Continuously Learning Bug Locations
Paulina Stevia Nouwou Mindom
Léuson M. P. Da Silva
Amin Nikanjam
Automatically locating buggy changesets associated with bug reports is crucial in the software development process. Deep Learning (DL)-based… (voir plus) techniques show promising results by leveraging structural information from the code and learning links between changesets and bug reports. However, since source code associated with changesets evolves, the performance of such models tends to degrade over time due to concept drift. Aiming to address this challenge, in this paper, we evaluate the potential of using Continual Learning (CL) techniques in multiple sub-tasks setting for bug localization (each of which operates on either stationary or non-stationary data), comparing it against a bug localization technique that leverages the BERT model, a deep reinforcement learning-based technique that leverages the A2C algorithm, and a DL-based function-level interaction model for semantic bug localization. Additionally, we enhanced the CL techniques by using logistic regression to identify and integrate the most significant bug-inducing factors.
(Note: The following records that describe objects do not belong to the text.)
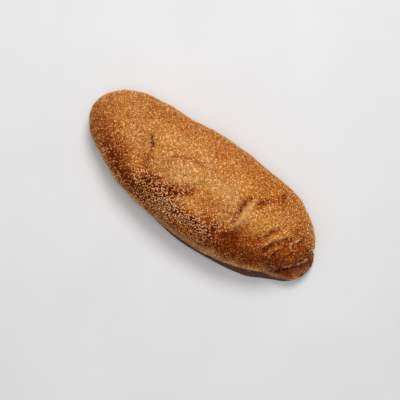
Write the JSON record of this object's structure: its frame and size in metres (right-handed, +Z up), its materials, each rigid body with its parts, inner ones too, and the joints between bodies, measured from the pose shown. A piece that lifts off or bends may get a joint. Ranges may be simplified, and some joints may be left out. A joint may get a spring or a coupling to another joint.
{
  "type": "fino bread roll",
  "caption": "Long oval bread roll with a creased brown crust covered in bran, a folded lip at one end and a flat base to lie on.",
  "frame": {"origin": "middle of the flat base that the roll lies on", "axes": "+X along the roll to the end with the seam, +Y to the smoother far side, +Z up"},
  "size_m": [0.1932, 0.0782, 0.0469],
  "materials": {
    "crust": "baked bread crust, matt and grainy with tan bran flakes on golden to dark brown"
  },
  "bodies": {
    "root": {"loaf": "crust"}
  },
  "joints": []
}
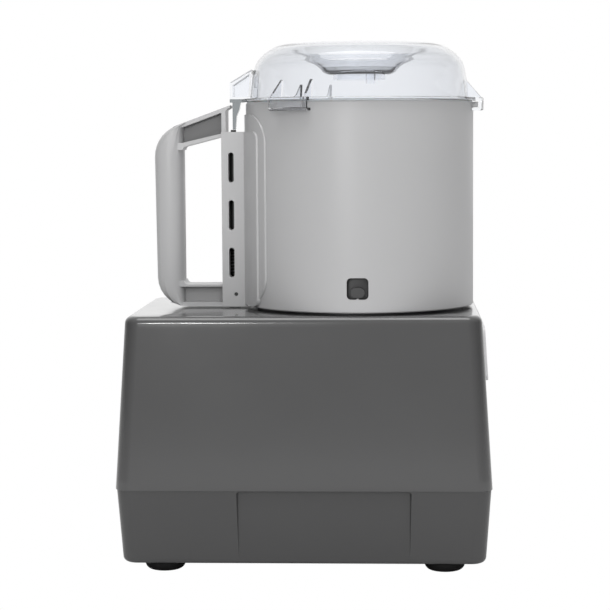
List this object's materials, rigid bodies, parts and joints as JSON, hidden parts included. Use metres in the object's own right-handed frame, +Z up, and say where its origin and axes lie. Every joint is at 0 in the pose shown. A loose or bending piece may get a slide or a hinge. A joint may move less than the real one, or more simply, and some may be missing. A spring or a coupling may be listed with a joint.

Our empirical evaluation across seven widely used software projects shows that CL techniques perform better than DL-based techniques by up to 61% in terms of Mean Reciprocal Rank (MRR), 44% in terms of Mean Average Precision (MAP), 83% in terms of top@1, 56% in terms of top@5, and 66% in terms of top@10 metrics in non-stationary setting. Further, we show that the CL techniques we studied are effective at localizing changesets relevant to a bug report while being able to mitigate catastrophic forgetting across the studied tasks and require up to 5x less computational effort during training. Our findings demonstrate the potential of adopting CL for bug localization in non-stationary settings, and we hope it helps to improve bug localization activities in Software Engineering using CL techniques.